Quant au rôle de l’Arcom ? L’historien, qui avait subi une vague de cyber harcèlement après avoir estimé que CNews devait subir le même sort que C8 au regard du non-respect de ses obligations de pluralisme, note « une baisse de son contre-pouvoir depuis la fin du mandat de Roch-Olivier Maistre ».
Le régulateur de l’audiovisuel a annoncé vouloir « approfondir ses travaux sur l’impartialité du service public », après avoir entendu mercredi les deux présidentes de l’audiovisuel public au sujet de l’affaire Legrand-Cohen.
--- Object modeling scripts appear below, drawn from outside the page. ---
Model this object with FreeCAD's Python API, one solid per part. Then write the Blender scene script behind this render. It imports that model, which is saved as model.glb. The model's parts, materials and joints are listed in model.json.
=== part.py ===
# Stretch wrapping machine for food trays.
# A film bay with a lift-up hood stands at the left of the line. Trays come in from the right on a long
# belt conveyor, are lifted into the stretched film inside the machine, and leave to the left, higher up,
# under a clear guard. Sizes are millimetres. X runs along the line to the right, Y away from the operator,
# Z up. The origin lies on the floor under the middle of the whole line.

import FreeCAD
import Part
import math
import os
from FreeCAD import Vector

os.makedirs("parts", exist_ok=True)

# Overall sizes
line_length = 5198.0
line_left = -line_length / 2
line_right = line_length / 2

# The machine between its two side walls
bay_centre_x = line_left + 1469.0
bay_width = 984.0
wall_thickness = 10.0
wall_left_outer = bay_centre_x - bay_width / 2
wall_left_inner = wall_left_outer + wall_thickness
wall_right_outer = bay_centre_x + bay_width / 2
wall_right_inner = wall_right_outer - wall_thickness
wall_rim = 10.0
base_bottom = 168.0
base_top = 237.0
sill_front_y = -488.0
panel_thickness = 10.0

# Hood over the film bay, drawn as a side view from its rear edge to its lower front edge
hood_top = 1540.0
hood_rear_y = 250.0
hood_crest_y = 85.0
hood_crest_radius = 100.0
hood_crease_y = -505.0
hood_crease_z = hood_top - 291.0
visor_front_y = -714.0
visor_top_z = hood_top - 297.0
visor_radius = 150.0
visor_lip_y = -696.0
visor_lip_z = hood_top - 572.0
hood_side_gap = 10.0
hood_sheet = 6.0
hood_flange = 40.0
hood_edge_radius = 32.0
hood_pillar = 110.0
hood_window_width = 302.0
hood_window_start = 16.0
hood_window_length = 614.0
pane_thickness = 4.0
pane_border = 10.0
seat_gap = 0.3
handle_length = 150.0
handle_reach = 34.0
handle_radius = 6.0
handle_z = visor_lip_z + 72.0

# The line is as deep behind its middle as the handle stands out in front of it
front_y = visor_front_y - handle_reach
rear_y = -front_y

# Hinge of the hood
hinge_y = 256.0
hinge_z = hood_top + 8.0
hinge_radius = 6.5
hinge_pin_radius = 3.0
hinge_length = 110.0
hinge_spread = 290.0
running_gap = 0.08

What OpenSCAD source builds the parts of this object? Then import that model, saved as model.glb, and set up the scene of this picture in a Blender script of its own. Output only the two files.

Le nouveau président de l’autorité administrative Martin Ajdari sera auditionné le 1er octobre par la commission de la culture du Sénat. « L’audiovisuel public fait simplement son travail en toute indépendance, mais est perçu comme étant de gauche. Mais c’est uniquement parce que les médias privés se sont, eux, déplacés vers l’extrême droite. C’est terrible », note la sénatrice socialiste, Sylvie Robert. L’élue, auteure d’une proposition de loi visant à renforcer l’indépendance des médias, se souvient des débats « très durs » lors de l’examen de son texte l’année dernière. « J’ai des collègues LR qui se font tout simplement le relai de la stratégie du groupe Bolloré et ça crée beaucoup de confusion. Mais comptez sur moi pour continuer à me battre ».
Des accusations balayées par Max Brisson. « L’opinion publique est en train de changer. La gauche est en train de perdre son magistère moral et la droite relève la tête d’un point de vue idéologique ». De quoi alimenter les échanges lors de la rencontre prévue le 30 septembre entre une délégation de sénateurs LR et Sibyle Veil.